Segnali di risveglio per l’oro

A cura di Alessandro Cirillo, Alfa Scf
Il mese di ottobre ha messo in evidenza il tentativo di rimbalzo delle quotazioni dell’oro. In un anno sin qui deludente, in cui il metallo giallo aveva accumulato una perdita del 9%, le prime tre settimane del quarto trimestre hanno visto i prezzi futures crescere del 3%. Le motivazioni alla base del movimento sono molteplici e vanno ricondotte ai fattori che influenzano l’atteggiamento degli investitori verso questa materia prima.
Se da un lato essa è tradizionalmente considerata uno strumento di copertura dall’aumento dell’inflazione in quanto riserva di valore, dall’altro soffre l’innalzamento dei tassi reali a causa dell’assenza di flussi reddituali periodici che, in tale contesto, rendono maggiormente appetibile l’investimento in titoli obbligazionari. Inoltre, risente negativamente del rafforzamento del dollaro statunitense, circostanza in grado di produrre un aumento implicito del costo espresso in valute diverse dal biglietto verde.

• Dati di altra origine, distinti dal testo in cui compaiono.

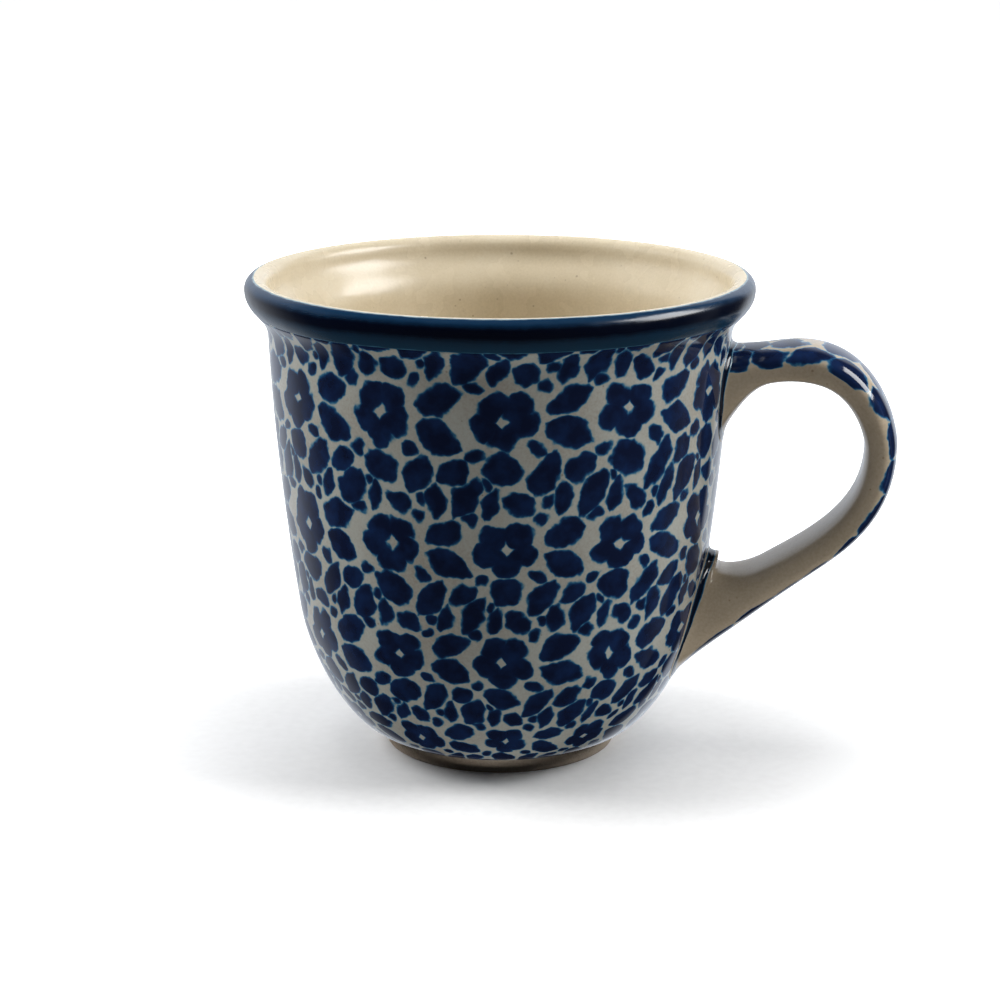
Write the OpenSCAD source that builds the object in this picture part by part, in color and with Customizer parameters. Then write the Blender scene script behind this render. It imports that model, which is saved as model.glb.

In ultimo, fasi di sell-off dovrebbero favorirne l’acquisto, data la natura di bene rifugio e la conseguente capacità di offrire protezione dai ribassi dei mercati azionari.
Nel corso del 2018, la politica monetaria restrittiva condotta dalla Fed ha provocato una risalita significativa dei rendimenti risk-free USA a breve che, unita a pressioni inflazionistiche poco marcate, ha determinato un graduale ritorno a tassi reali positivi. Come visibile dal grafico seguente, i prezzi dell’oro hanno subito un calo consistente tra maggio ed agosto, seguito da una fase di accumulo attorno ai 1.200 dollari per oncia. Tuttavia, l’uscita da questo trading range e l’avvicinamento alla media mobile a 100 giorni rappresentano i primi elementi che potrebbero supportare una prosecuzione del movimento in atto.
Andamento YTD Gold Futures – Fonte: Bloomberg


La recente decelerazione nell’apprezzamento del dollaro USA si configura come ulteriore condizione che ha contribuito ad allentare la pressione ribassista sul metallo prezioso. Il grafico riportato sotto mette a confronto la performance dell’oro e quella del Dollar Index da inizio anno: come evidente, le due variabili appaiono inversamente correlate. Infatti, ad una crescita del 3,9% dell’indice si contrappone una discesa del 6,5% per il prezzo futures dell’oro.
Performance % YTD Gold Futures vs Dollar Index – Fonte: Bloomberg


Anche l’analisi del posizionamento dei differenti operatori sul mercato a termine aiuta ad effettuare una stima probabilistica degli scenari futuri. In particolare, il grafico successivo mostra l’andamento delle posizioni nette (differenza tra lunghe e corte) in contratti futures assunte quest’anno dagli operatori fisici sull’oro, definiti nel report settimanale della U.S. Commodity Futures Trading Commission con il nome di Commercials. Il comportamento di tale categoria, che include prevalentemente i soggetti produttori e gli acquirenti della materia prima, è spesso dettato da una conoscenza approfondita delle dinamiche che ne regolano domanda e offerta. Pertanto, esso può essere esaminato al fine di individuare inversioni di tendenza. Nello specifico, le posizioni corte sono progressivamente diminuite dallo scorso maggio, fino a giungere ad un posizionamento netto long ad inizio mese. Questa indicazione suggerisce una scarsa propensione ad effettuare operazioni di copertura ai prezzi correnti che, quindi, possono essere interpretati come un attraente livello di ingresso di breve periodo.
CFTC CMX Gold Net Commercial Futures Positions – Fonte: Bloomberg

Infine, occorre non sottovalutare il potenziale incremento dei flussi in acquisto dettato da panic selling sulle Borse. Nella seduta dell’11 ottobre, infatti, le quotazioni dell’oro hanno registrato una variazione superiore al 2,5%, archiviando il balzo giornaliero più ampio dal voto pro-Brexit del giugno 2016, in controtendenza con la chiusura negativa di oltre il 2,3% per l’indice americano S&P 500. Le elevate valutazioni raggiunte sui listini statunitensi destano preoccupazione, in uno scenario in cui sono diventati sempre più indispensabili dati macro estremamente favorevoli ed utili aziendali in costante crescita che le giustifichino. In aggiunta, i numerosi focolai di rischio geopolitico esistenti costituiscono una variabile destabilizzante che, pur manifestandosi a corrente alternata, appare in grado di mettere a dura prova la resilienza del mercato toro partito nel 2009.